I believe this is the kind of material that is truly worthy of the TV medium -- and something the entire world can share simultaneously.
Which is what Leo and I did on July 20, 1999, the 30th anniversary of the Apollo 11 moon landing. We celebrated this awesome achievement by going to an exhibit at the San Francisco Museum of Modern Art. The museum now has on display (until Jan. 11, 2000) more than 50 photographs snapped by the Apollo astronauts.
NASA released rough images to Bay Area photographer Michael Light, who digitally perfected them for this gallery exhibit. The show includes lunar landscapes that have never been seen before, but there are a few familiar ones. The one I lingered over lovingly was "Earthrise," showing our tiny, water-covered home planet rising over the barren and inhospitable moon.
Leo and I had earlier celebrated another anniversary, but in a more casual, down-to-earth manner. On July 3, I arose early and stumbled downstairs to claim the front page of the paper over my mug of coffee. Soon Leo followed suit, burying his face in the Datebook section. I mumbled a "Happy Anniversary," but he said not a word.
We then exchanged sections of the paper. I went immediately to the page that holds my favorite cartoonist, Mike Twohy. The cartoon was especially appropriate that day. It showed the weirdest-looking couple imaginable, holding hands over a table and saying, "Isn't it amazing that in this whole big world we managed to find each other?" Then I noticed that Leo had written below in big red letters: "Happy Anniversary 1999." And it was.
At about 3 o'clock that afternoon, we went to Eric's on Church Street to celebrate.

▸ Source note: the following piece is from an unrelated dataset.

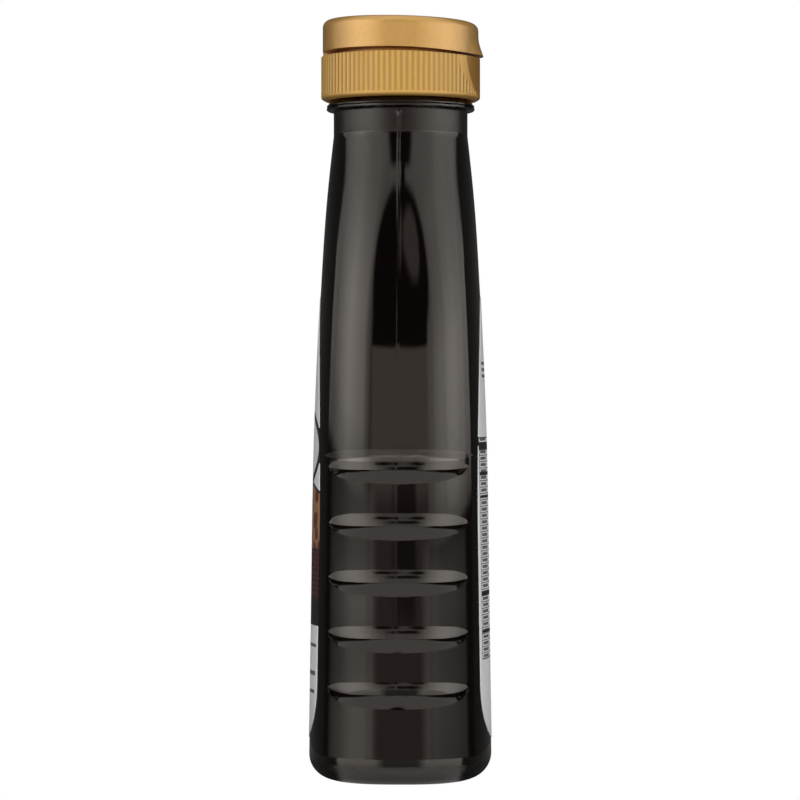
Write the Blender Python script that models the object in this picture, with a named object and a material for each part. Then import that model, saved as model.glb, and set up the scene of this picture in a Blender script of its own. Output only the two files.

Since the restaurant is uncrowded at that hour, we had a leisurely dinner. I ordered my favorite dish -- Eric's Spicy Eggplant -- as I always do, but Leo, who prefers change, ordered something new: Chicken with Mango. I used to worry about this difference in our temperaments, but in our 58 years together, it has not proved to be a major problem.
So when he asked me if I wanted to go for 59, I answered "Sure." We may be weird, but we've really enjoyed our front-row seat in this crazy, inventive, exciting era!